佐渡島庸平 今月の「この本にひとめ惚れ」『タコの心身問題 頭足類から考える意識の起源』『階段を下りる女』『ストーリー ロバート・マッキーが教える物語の基本と原則』

文芸・カルチャー

公開日:2019/4/11

『ダ・ヴィンチ』本誌の人気連載コーナー「この本にひとめ惚れ」から、コルク代表・佐渡島さんのひとめ惚れ本を紹介。『宇宙兄弟』『ドラゴン桜』といった大ヒット作品を世に出した天才編集者・経営者が“ひとめぼれ”した本をチェック!

『タコの心身問題 頭足類から考える意識の起源』
ピーター・ゴドフリー=スミス:著
夏目 大:訳
みすず書房 3000円(税別)

装丁(日本語版):細野綾子
装画:Ernst Haeckel
編集(日本語版):市原加奈子

帯の「進化はまったく違う経路で心を少なくとも二度、つくった。」が秀逸。
タコはとてもアタマがいいらしいが、もしタコがまったく違う進化をして、知能が生まれたら……。そのことから意識についてみるという試み。この本からAIについて考えてみるのもおもしろそうだ。

『階段を下りる女』
ベルンハルト・シュリンク:著
松永美穂:訳
新潮社 1900円(税別)

装丁(日本語版):新潮社装幀室
装画(日本語版):Takao Ono

『朗読者』の著者による小説。昨年20周年を迎えた新潮クレスト・ブックスは本当に素晴らしいレーベル。そのフェアコーナーから。
音楽を巡る哀切なラブストーリー。平野啓一郎氏の『マチネの終わりに』は一枚の絵を巡る哀切なラブストーリー。似た時代の違う国でリンクしたことを書いている作家がいるとは。
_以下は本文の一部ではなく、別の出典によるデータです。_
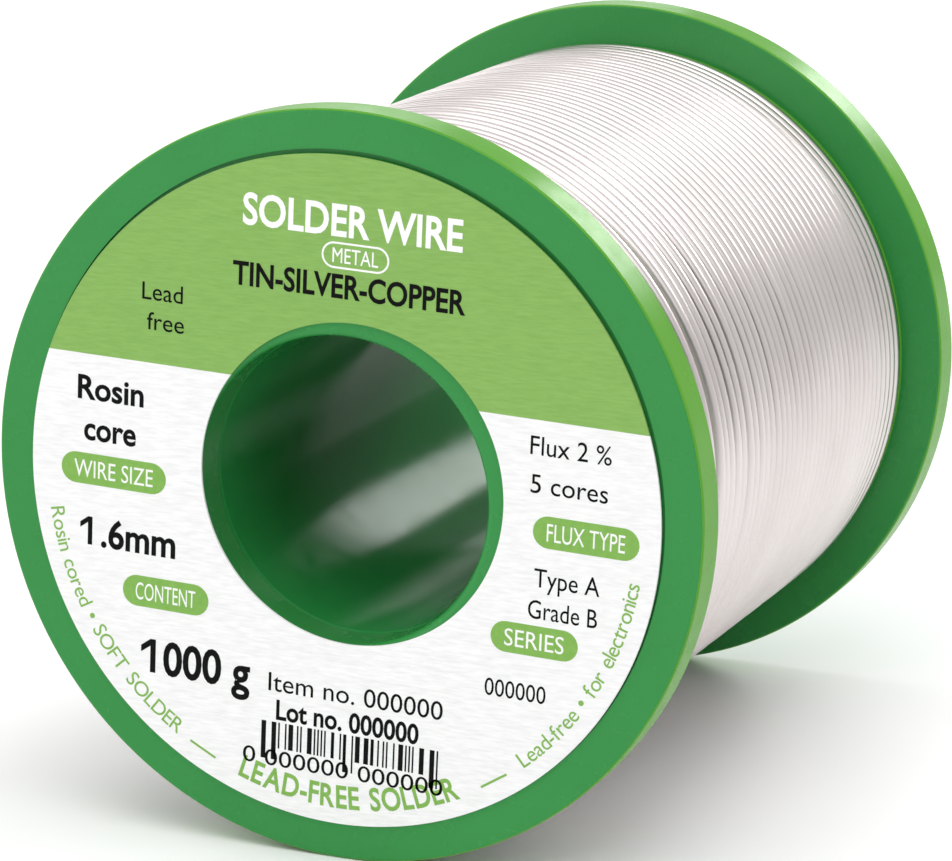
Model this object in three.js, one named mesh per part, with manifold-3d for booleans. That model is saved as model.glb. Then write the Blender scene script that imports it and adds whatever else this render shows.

『ストーリー ロバート・マッキーが教える物語の基本と原則』
ロバート・マッキー:著
越前敏弥:訳
フィルムアート社 3200円(税別)

装丁(日本語版):水戸部 功
編集(日本語版):山本純也

いま、現在マンガの学校を開講しているので、直球なタイトルにぐっときた。
マンガについて、編集について、猛烈に考えているところなので、このストレートなタイトルに惹かれて。

【青山ブックセンターにて彷書】

<プロフィール>
佐渡島庸平(さどしま・ようへい)
1979年生まれ。東京大学文学部を卒業後、2002年に講談社に入社。
週刊モーニング編集部にて、『バガボンド』(井上雄彦)、『ドラゴン桜』(三田紀房)、『働きマン』(安野モヨコ)、『宇宙兄弟』(小山宙哉)、『モダンタイムス』(伊坂幸太郎)、『16歳の教科書』など数多くのヒット作を編集。
インターネット時代に合わせた作家・作品・読者のカタチをつくるため、2012年に講談社を退社し、コルクを創業。
従来のビジネスモデルが崩壊している中で、コミュニティに可能性を感じ、コルクラボというオンラインサロンを主宰。
編集者という仕事をアップデートし続けている。